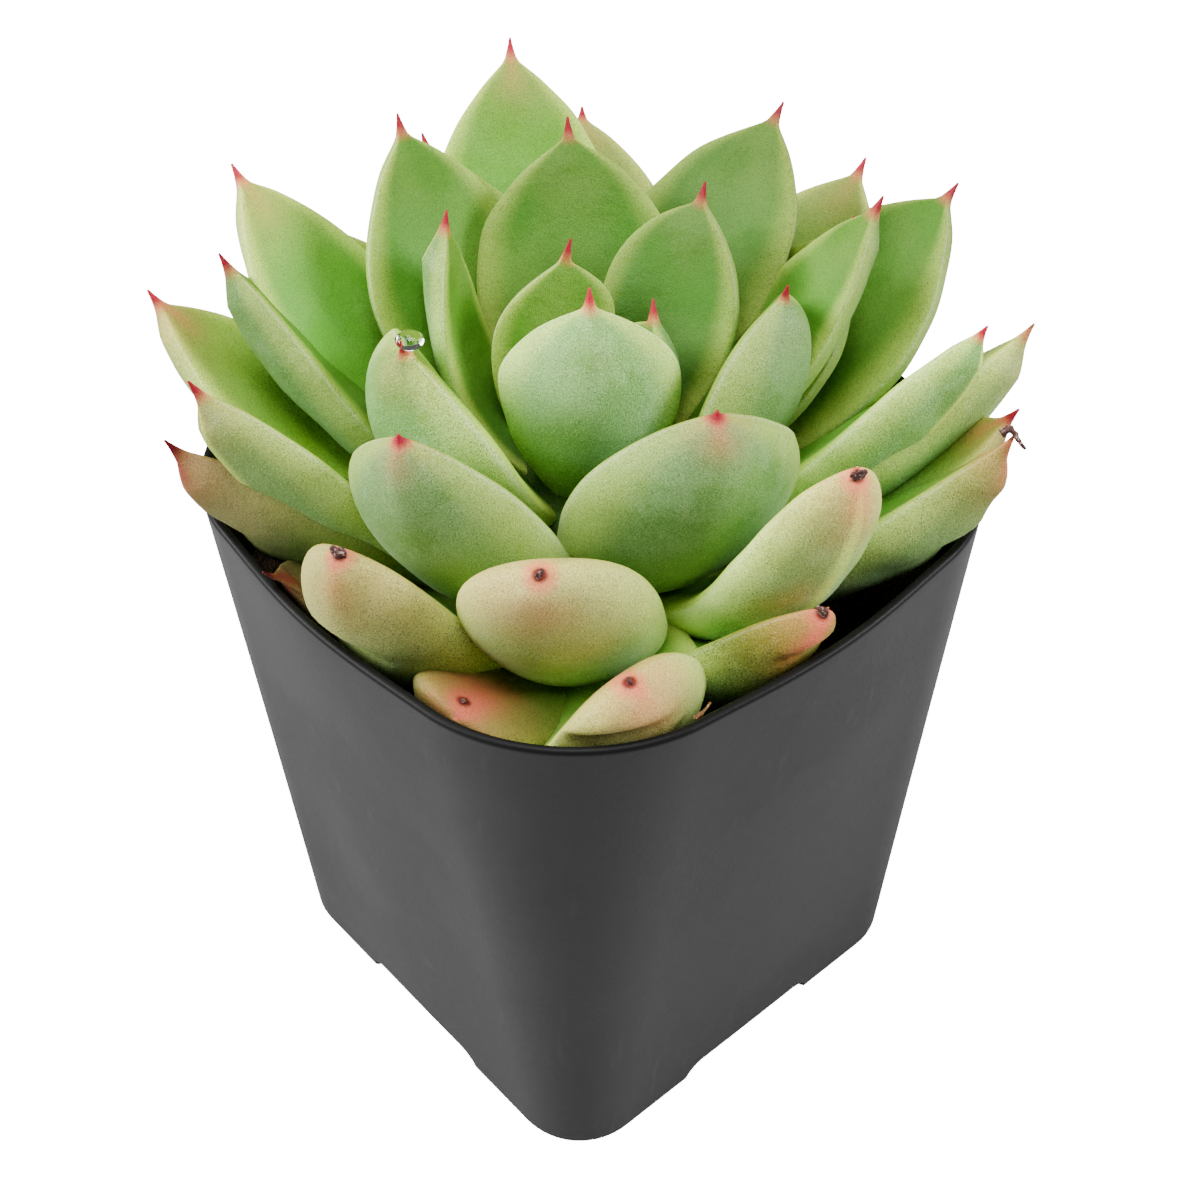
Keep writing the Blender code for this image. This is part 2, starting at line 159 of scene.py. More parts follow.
def join_shells(shells: Sequence[Shell]) -> Shell:
    """Several shells as one list of points and faces.

    Args:
        shells: Shells that carry the same marks.

    Returns:
        One shell that holds them all.
    """
    starts = np.cumsum([0] + [len(shell.points) for shell in shells[:-1]])
    return Shell(
        np.concatenate([shell.points for shell in shells]),
        np.concatenate([shell.quads + start for shell, start in zip(shells, starts)]),
        np.concatenate([shell.triangles + start for shell, start in zip(shells, starts)]),
        {name: np.concatenate([shell.marks[name] for shell in shells]) for name in shells[0].marks},
    )


def place_piece(name: str, shell: Shell, material: bpy.types.Material, smooth: bool = True):
    """Put a shell into the scene as a piece that rides on the part.

    Args:
        name: Name of the piece.
        shell: Its points, faces and marks.
        material: Its finish.
        smooth: Whether its faces are shaded as one curved skin.

    Returns:
        The new object.
    """
    mesh = bpy.data.meshes.new(name)
    mesh.from_pydata(shell.points.tolist(), [], shell.quads.tolist() + shell.triangles.tolist())
    for key, values in shell.marks.items():
        layer = mesh.color_attributes.new(name=key, type="FLOAT_COLOR", domain="POINT")
        layer.data.foreach_set("color", values.astype(np.float32).ravel())
    if smooth:
        mesh.shade_smooth()
    mesh.materials.append(material)
    piece = bpy.data.objects.new(name, mesh)
    bpy.context.scene.collection.objects.link(piece)
    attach(piece, "root")
    LOG.info("%s: %d points, %d faces", name, len(mesh.vertices), len(mesh.polygons))
    return piece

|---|

▶ _EXERCISE DIRECTIONS_
Write only the number of lines that include "scene".

▶ _ANSWER TO THIS PROBLEM_
3